Los símbolos cautivos

Quien fue maestro indiscutido en las normas del Derecho, señala al país el peligro que envuelve la proliferación de las profesiones liberales; quien amó la cultura apasionadamente hace una invocación al sacrificio por dos o tres generaciones e incita a renunciar a la ilustración académica y libresca en aras de lograr, a través de la ciencia y de la técnica, la elevación del nivel de vida de nuestras masas; quien sintió arraigada devoción por las cosas bellas y hasta fue pintor precoz, nos invita a desdeñar la instrucción decorativa y a aceptar la suprema validez del sentido práctico; quien tuvo una concepción apolínea de la vida y anidó en su frente olímpica los más claros pensamientos, aparece, en una de sus más edificantes perspectivas, como el abanderado del hombre de acción, como el panegirista de la empresa, del esfuerzo y del trabajo, como el profeta que, en nuestro inveterado desierto de pronunciamientos hondos y serenos, clama por el advenimiento del hombre nuevo con espíritu de frontera.

Hermosa y fecunda paradoja que brota como vivo manantial de la simbiosis creadora entre la comunidad y el hombre egregio.

Hace siete lustros, en el umbral del siglo, Manuel Vicente Villarán analiza magistralmente las causas de nuestro subdesarrollo y traza, con pasmosa clarividencia, el camino recto hacia el “despegue”. Hay estrellas que no se extinguen; que parecen proceder de otras galaxias. Su estudio: “Las profesiones Liberales en el Perú”, conserva vigencia plena, actualidad palpitante.

A la luz de sus reflexiones, tenemos que revisar e interpretar de nuevo la significación tradicional de nuestros símbolos cautivos.

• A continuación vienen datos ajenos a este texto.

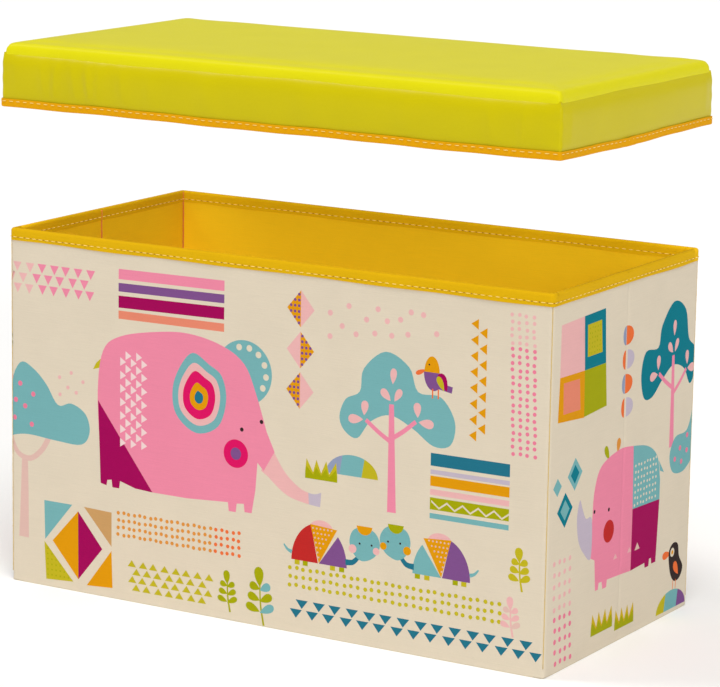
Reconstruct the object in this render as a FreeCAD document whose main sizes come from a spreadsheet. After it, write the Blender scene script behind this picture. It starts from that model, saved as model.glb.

El monitor de asombro, que no tiene parangón en la historia de las hazañas del mar, no debe ser tanto símbolo del heroísmo de la gloria, cuanto de la pericia. Esta tierra nuestra, heterogénea y convulsa pero bendita, no se cansa de dar héroes. Pero a pesar de ellos, hemos perdido dos guerras con sendas mutilaciones territoriales en el Sur y en el Oriente.

El reloj de torre, que enmudece en manos del raptor, no debe ser tanto símbolo del arte que combina graciosamente figuras plásticas y notas musicales al paso de las horas, cuanto de la técnica.

Pericia y técnica son las palancas en que se apoya la tesis de Villarán para levantar al Perú.

Ahora que la Universidad, a la que dedicó gran parte de su vida, puede dejar de ser incubadora de picos de oro y botín de banderías, tal vez descubra la juventud al auténtico sentido de solidaridad humana que subyace a las ideas aparentemente positivistas de Villarán.

Para un maestro olvidado de nuestra América, “hablar a la juventud es un género de oratoria sagrada”. Despolitizados los claustros, es hora ya de que en ellos resuenen voces nuevas, veraces y vibrantes.

Que escuchen los jóvenes, de labios de quienes sean capaces de predicar con la palabra y con el ejemplo, que deben mantenerse equidistantes, tanto del señor Chauvin, cuyo rostro gesticulante y descompuesto es el reflejo de morbosas cargas emotivas, como de los ideólogos y teorizantes de la extrema izquierda que pretenden hacer su propio juego al magnificar la garra del águila yanqui y al soslayar la zarpa del oso moscovita.

Que sepan los jóvenes que nuestras energías se desgastan en la lucha estéril de los partidos y en la anarquía de los recintos bizantinos y que, prácticamente, “nuestro mundo se ahoga por exceso de palabras”.

Que entiendan los jóvenes que “puede haber mayor efecto civilizador en el martillo y en la llave inglesa que en el alfabeto” y que con la multiplicación de los centros de trabajo se obtiene la expansión del mercado de consumo por un lado y, por el otro, que es lo que más importa, el bienestar, y a través de él, la dignidad del hombre.

Que contemplen los jóvenes a ese puñado de hombres con garra de pioneros y temple de titanes que han ganado para el Perú la IV Región y que, a pesar de que muchos sucumbieron como en la otra gran epopeya del mar de hace 90 años, los más expertos, laboriosos y audaces, han conquistado para nuestro pueblo el trofeo pacífico y bienhechor de una ingente riqueza colectiva.